De pequeñita, anhelaba la compañía de un compañero de juegos, por lo que un día le pedí a Mamá tener un hermanito. Tuve tanta suerte, que justo al pedirlo, ¡ya estaba en el horno!
Cuando llegó, fue un gran regalo. Me encantaba cuidarlo, tenerlo entre mis brazos, aún siendo yo también una pitufita. No me cansaba de mirarlo... era tan guapo, pequeñito, tierno; Era mi tesoro, sentía que debía protegerlo del mundo. Era, en cierta forma, mi muñequito. Ése que paseas en el carrito, le das biberones, cambias los pañales y estrechas fuerte entre tus brazos.
Su llegada también implicó aprender a compartir... Compartir el espacio, la atención y los mimos. Ya no todos los regalos eran para mi, ni miradas enternecidas de todos los que venían a casa o los amigos de la familia. Tampoco los halagos... Y supongo que, aunque probablemente me haya sido difícil, no lo recuerdo.

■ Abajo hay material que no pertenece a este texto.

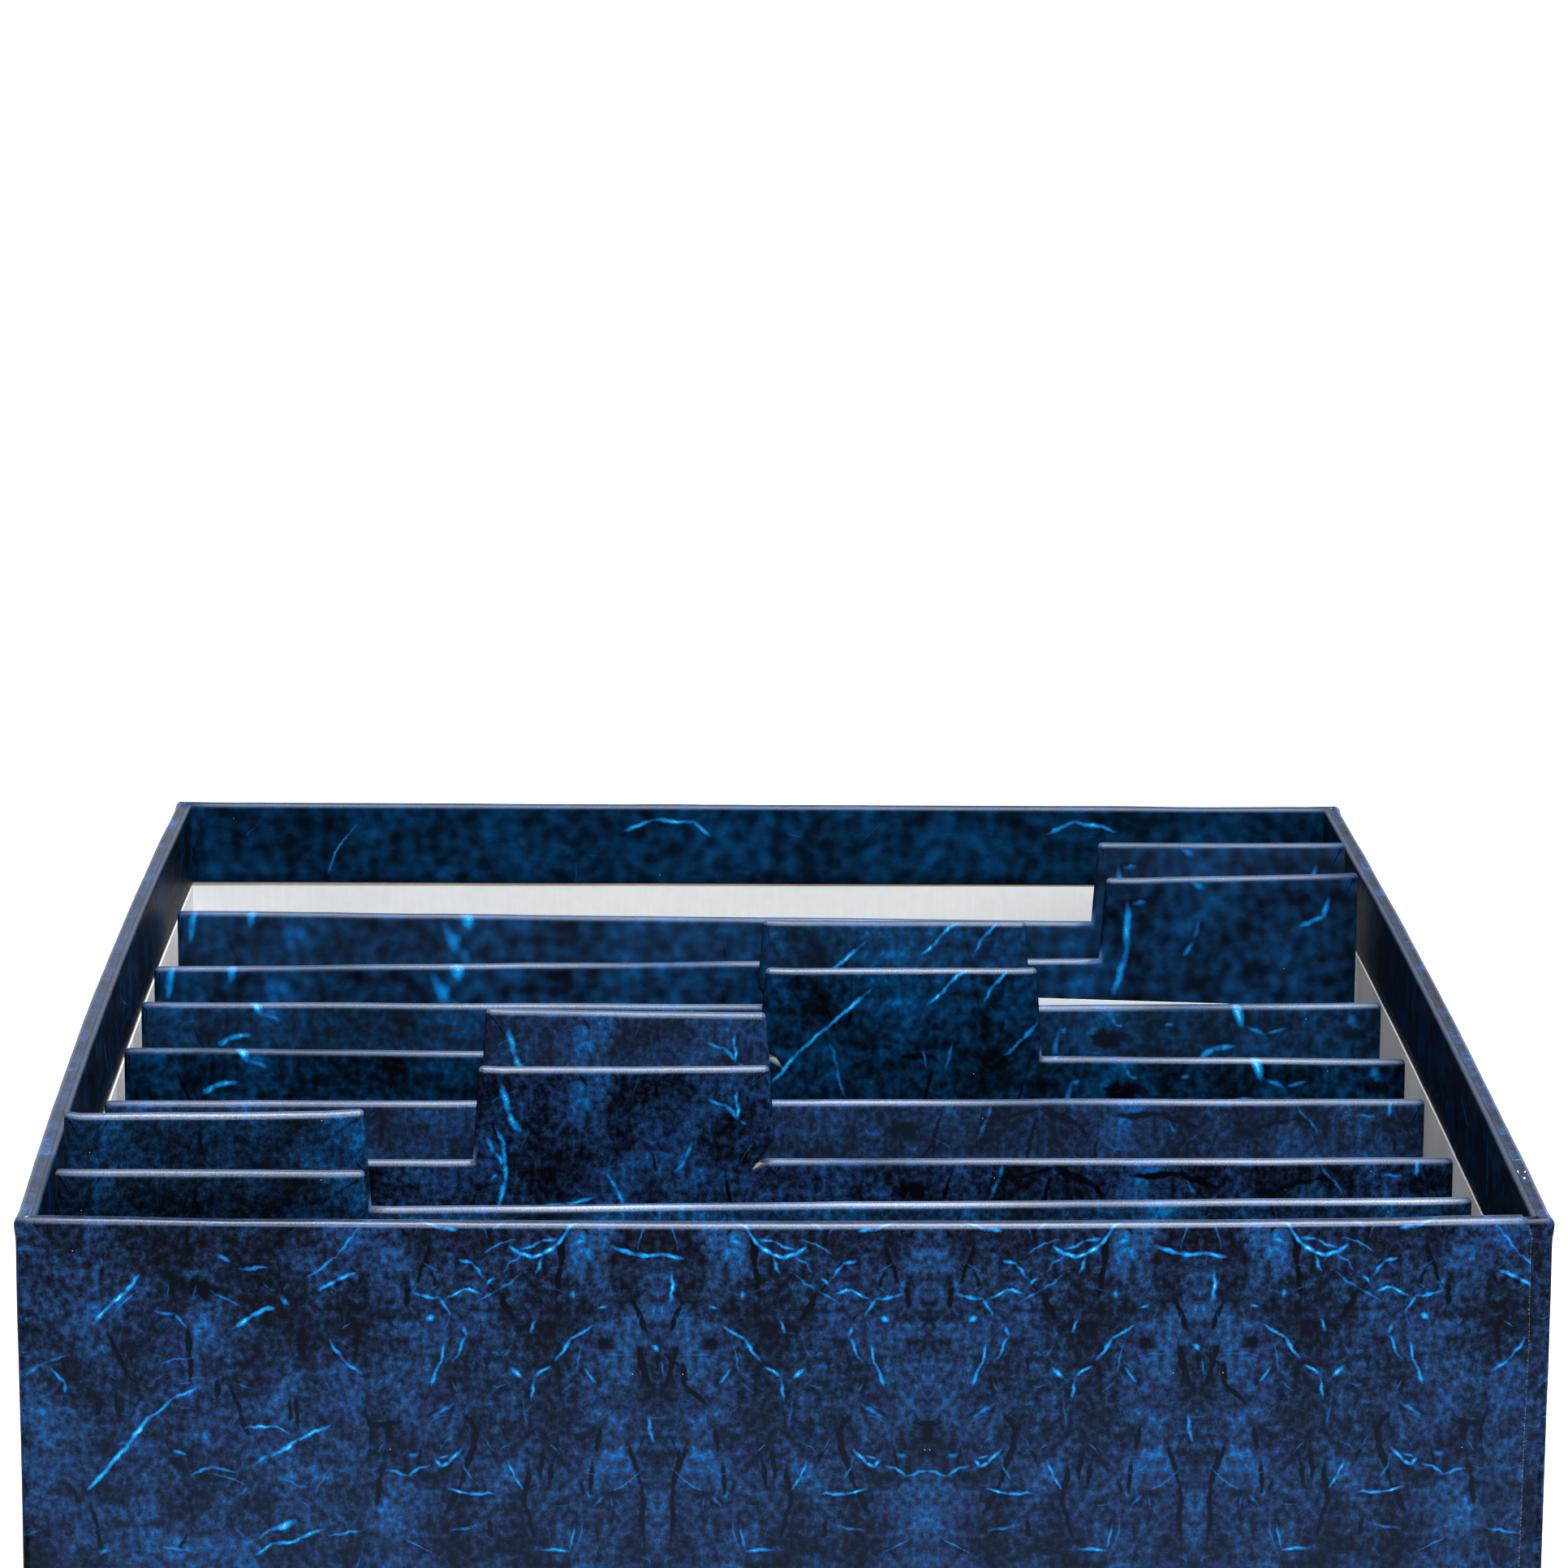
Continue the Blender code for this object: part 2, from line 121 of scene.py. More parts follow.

Sólo recuerdo esa emoción tan grande que ha invadido mi ser desde que él llegó: amor.
Conforme fue creciendo, dejó de ser mi muñequito para ser mi compañero de juegos y travesuras. Cuantas tardes jugando a las muñecas y los carritos, haciendo desastres en la cocina, inventando capas para que los muñecos volaran, comiéndonos latas de leche condensada a escondidas (no entiendo cómo no acabado alguna vez en coma glucémico...).
Con los años, además de compañeros de juegos, travesuras, risas y desastres, nos habíamos convertido en los más íntimos e inseparables amigos. No había secretos y sólo una mirada lo decía todo. Era su confidente, su apoyo, su consejera, maestra, cuidadora, su alcahueta pero también a veces su delatora, su guardaespaldas... Como a alguien se le ocurriese hacerle algo, la pagaba caro.
Un día cualquiera volvía a casa, y al llegar encontré un chico alto y musculoso. En un abrir y cerrar de ojos, mi tesoro, mi pequeñín, era un hombre mucho más grande y fuerte que yo. Ese muñequito al que había estado cuidando con tanto mimo, ahora me estrechaba entre sus brazos para protegerme de la crueldad del mundo... Y me sentía tan segura...
El tiempo no pasa en balde para nadie, y con él cada uno de nosotros va tomando su rumbo. Pero hay lazos que no se rompen nunca, ni con el más feroz de los tornados. Decir que no hubo sus más y sus menos, sería mentir. La fuerza del amor verdadero radica en la fortificación de los lazos en los momentos difíciles.
Aún recuerdo cómo se enfadaba cuando discutíamos de pequeños, y cuánto me reía cada vez que me decía "¡Ya verás cuando sea mayor que tú!" Toda la infancia y adolescencia sentí tener que ser su ejemplo a seguir, cometer el mínimo de errores posible, ser la grande, la fuerte, la protectora...
¿Cómo expresar lo que sentía cada vez que lo miraba, recordando todo aquello, y él entonces se había convertido en mi grandullón? Cuantos sentimientos encontrados. Debía seguir siendo la grande y fuerte, pero ahora era él quien salía en mi defensa como todo un verdadero guardaespaldas cada vez que alguien pretendía hacerme daño.
Ha pasado el tiempo y mi pequeño grandullón es todo un hombre hecho y derecho. Ahora somos dos adultos que comparten y divergen en opiniones, ideologías, y pensamientos; que han pasado mil y un batallas, han sido compañeros de juegos y juergas, de amargos llantos y estruendosas risas.
Aprendemos uno del otro, nos apoyamos, nos protegemos, nos cuidamos, nos escuchamos; Nos acompañamos en este maravilloso viaje de vivir... y, por supuesto, lloramos de risa -de tanto en tanto- recordando nuestras travesuras, juergas y secretos.
Sólo quien tenga hermanos puede entender lo que se siente, los lazos tan profundos e irrompibles que tejen. Cuando amas tan profundamente que no hay nada que sea totalmente imperdonable; Cuando no hay distancia ni tiempo que causen mella; Cuando las caídas son sólo el punto de partida, del que de la mano se sale juntos adelante.
No podría imaginar una vida sin ti, Dani, el mejor regalo que Papá y Mamá me han podido dejar.